- 著者
-
後藤 敦史
- 出版者
- 公益財団法人史学会
- 雑誌
- 史學雜誌 (ISSN:00182478)
- 巻号頁・発行日
- vol.124, no.9, pp.1583-1606, 2015-09-20
The research to date on the fleet of the United States North Pacific Exploring and Surveying Expedition (NPSE), which visited Shimoda in May 1855, has concluded that the fleet's aim was to test the effectiveness of the treaty of peace and amity between Japan and the United States, known as the Kanagawa Convention (concluded 31 March 1854), under direct orders issued by the US Secretary of the Navy, despite the fact that the Convention had not yet been concluded when the NPSE departed from Norfolk, Virginia, in June 1853. The purpose of this article is to reveal more concrete detail the diplomatic purposes and reasons behind the NPSE's visit to Japan. It was in August 1852 that the NPSE was scheduled to be dispatched to survey the North Pacific maritime region, as part of US Navy and State Department policy aimed at challenging British hegemony and protecting whale fisheries in the region. While these objectives were similar to those of Commodore Perry's expedition to Japan, the NPSE also intended to negotiate with countries that Perry had not visited. This means that both Perry's expedition and the NPSE were equally important to US diplomacy regarding the North Pacific region. However, the two expeditions did not always cooperate. For example, the NPSE had to suspend its surveying activities when it arrived at Hong Kong in May 1854, because Perry had concentrated his vessels in Japan, leaving no US ships in the South China Sea to protect American merchants during the confusion created by the Taiping Rebellion.

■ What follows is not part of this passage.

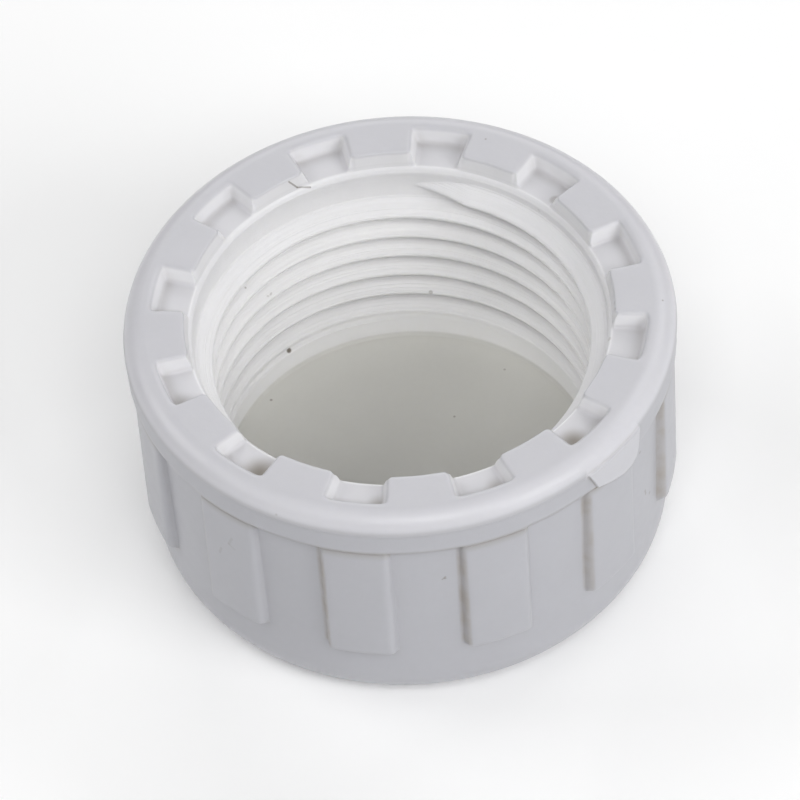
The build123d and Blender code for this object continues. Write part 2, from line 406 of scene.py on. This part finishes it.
def cap_points_and_faces():
    """Every point and face of the moulding, without the gate mark."""
    above = base_rows() + rib_rows() + band_rows() + mouth_rows() + lead_in_rows()
    below = floor_rows()
    angles = above[-1][0]
    heights, radii = thread_lines(angles)
    held = heights < THREAD_TOP - LINE_CLEARANCE
    held &= heights > THREAD_BOTTOM + LINE_CLEARANCE

    points = [np.array([[0.0, 0.0, 0.0]])] + [places(*row) for row in above]
    base_pole, first_row = 0, 1
    last_ring = first_row + (len(above) - 1) * COLUMNS
    thread_first = last_ring + COLUMNS
    numbers = np.full(held.shape, -1)
    numbers[held] = thread_first + np.arange(held.sum())
    round_angles = np.broadcast_to(angles, held.shape)
    points.append(places(round_angles[held], radii[held], heights[held]))
    next_ring = thread_first + int(held.sum())
    points += [places(*row) for row in below]
    floor_pole = next_ring + len(below) * COLUMNS
    points.append(np.array([[0.0, 0.0, FLOOR_HEIGHT]]))

    faces = fan(base_pole, first_row, outwards=True)
    for row in range(len(above) - 1):
        faces += strip(first_row + row * COLUMNS, first_row + (row + 1) * COLUMNS)
    faces += thread_faces(numbers, last_ring, next_ring)
    for row in range(len(below) - 1):
        faces += strip(next_ring + row * COLUMNS, next_ring + (row + 1) * COLUMNS)
    faces += fan(floor_pole, floor_pole - COLUMNS, outwards=False)
    return np.concatenate(points), faces


# --- gate mark ------------------------------------------------------------------------------------
GATE_ANGLE = 60.0
GATE_RADIUS = RIM_RADIUS + 0.15
GATE_EDGE = 0.10  # width of the step at the mark's edge
GATE_MARGIN = 0.4  # the mesh is refined this far round the mark
GATE_REACH = WALL_TOP_RADIUS - 1  # only the outside, beyond this radius, is refined and raised
GATE_HALF_ANGLE = 8.0  # the bead above the mark has the bead's colour this far to each side
# (distance along the rim, height) of the mark's corners, counter-clockwise from the upper left
GATE_OUTLINE = [
    (-3.15, 22.5), (-2.20, 20.3), (-0.50, 19.55), (0.90, 19.2),
    (1.90, 19.22), (2.60, 19.6), (2.95, 20.4), (3.30, 22.5),
]


def outside_gate(across, height):
    """Distance of a point from the gate mark's outline, negative inside it."""
    worst = -np.inf
    for (x, y), (next_x, next_y) in zip(GATE_OUTLINE, GATE_OUTLINE[1:] + GATE_OUTLINE[:1]):
        along = Vector((next_x - x, next_y - y)).normalized()
        worst = max(worst, (across - x) * along.y - (height - y) * along.x)
    return worst


def add_gate_mark(work):
    """Refine the mesh round the gate and raise the mark, which is left where the gate was cut."""
    def place(co):
        angle = degrees(atan2(co.x, -co.y)) - GATE_ANGLE
        return radians(angle) * GATE_RADIUS, co.z

    def near(face):
        centre = face.calc_center_median()
        across, height = place(centre)
        return centre.xy.length > GATE_REACH and outside_gate(across, height) < GATE_MARGIN

    patch = [face for face in work.faces if near(face)]
    edges = list({edge for face in patch for edge in face.edges})
    bmesh.ops.subdivide_edges(work, edges=edges, cuts=3, use_grid_fill=True)
    for vert in work.verts:
        radius = vert.co.xy.length
        if radius < GATE_REACH:
            continue
        into = 0.5 - outside_gate(*place(vert.co)) / GATE_EDGE
        share = min(max(into, 0), 1)
        share *= share * (3 - 2 * share)
        if radius < GATE_RADIUS:
            vert.co.xy *= 1 + share * (GATE_RADIUS / radius - 1)


# --- the piece ------------------------------------------------------------------------------------
def flatter_normals(mesh):
    """Normals that lean towards the larger faces, so that flat faces stay flat beside rounds."""
    loops, faces = len(mesh.loops), len(mesh.polygons)
    corner_points = np.empty(loops, np.int32)
    mesh.loops.foreach_get("vertex_index", corner_points)
    normals, areas, sizes = np.empty(faces * 3), np.empty(faces), np.empty(faces, np.int32)
    mesh.polygons.foreach_get("normal", normals)
    mesh.polygons.foreach_get("area", areas)
    mesh.polygons.foreach_get("loop_total", sizes)
    weighted = np.repeat(normals.reshape(-1, 3) * areas[:, None], sizes, axis=0)
    total = np.zeros((len(mesh.vertices), 3))
    np.add.at(total, corner_points, weighted)
    total /= np.linalg.norm(total, axis=1)[:, None]
    mesh.polygons.foreach_set("use_smooth", np.ones(faces, bool))
    mesh.normals_split_custom_set_from_vertices(total.tolist())


def end_cap():
    """The moulding as one closed mesh."""
    points, faces = cap_points_and_faces()
    mesh = bpy.data.meshes.new("end_cap_moulding")
    mesh.from_pydata(points.tolist(), [], faces)
    work = bmesh.new()
    work.from_mesh(mesh)
    add_gate_mark(work)
    bmesh.ops.scale(work, vec=(MM, MM, MM), verts=work.verts)
    work.to_mesh(mesh)
    work.free()
    flatter_normals(mesh)
    piece = bpy.data.objects.new("end_cap_moulding", mesh)
    bpy.context.scene.collection.objects.link(piece)
    return piece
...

Finally, the author shows that when the NPSE did arrive in Shimoda, its aim was to open negotiations with Japan, not on the orders from the Navy, but on the decision of the NPSE Commander John Rodgers himself. Before heading for Japan, the NPSE visited the Ryukyu Kingdom, where Rodgers judged that the treaty between the Ryukyus and the United States, which had been concluded by Perry, was being violated by the government of the Ryukyus, a perception that probably influenced his decision to proceed to Japan. Contrary to the widely held view, the author shows that the Secretary of the Navy did not order the NPSE to visit Japan with the purpose of testing the effectiveness of the Convention of Kanagawa and calls for a reconsideration of the character of US diplomacy regarding the Pacific Ocean region, in general, and Japan, in particular during the mid-19th century.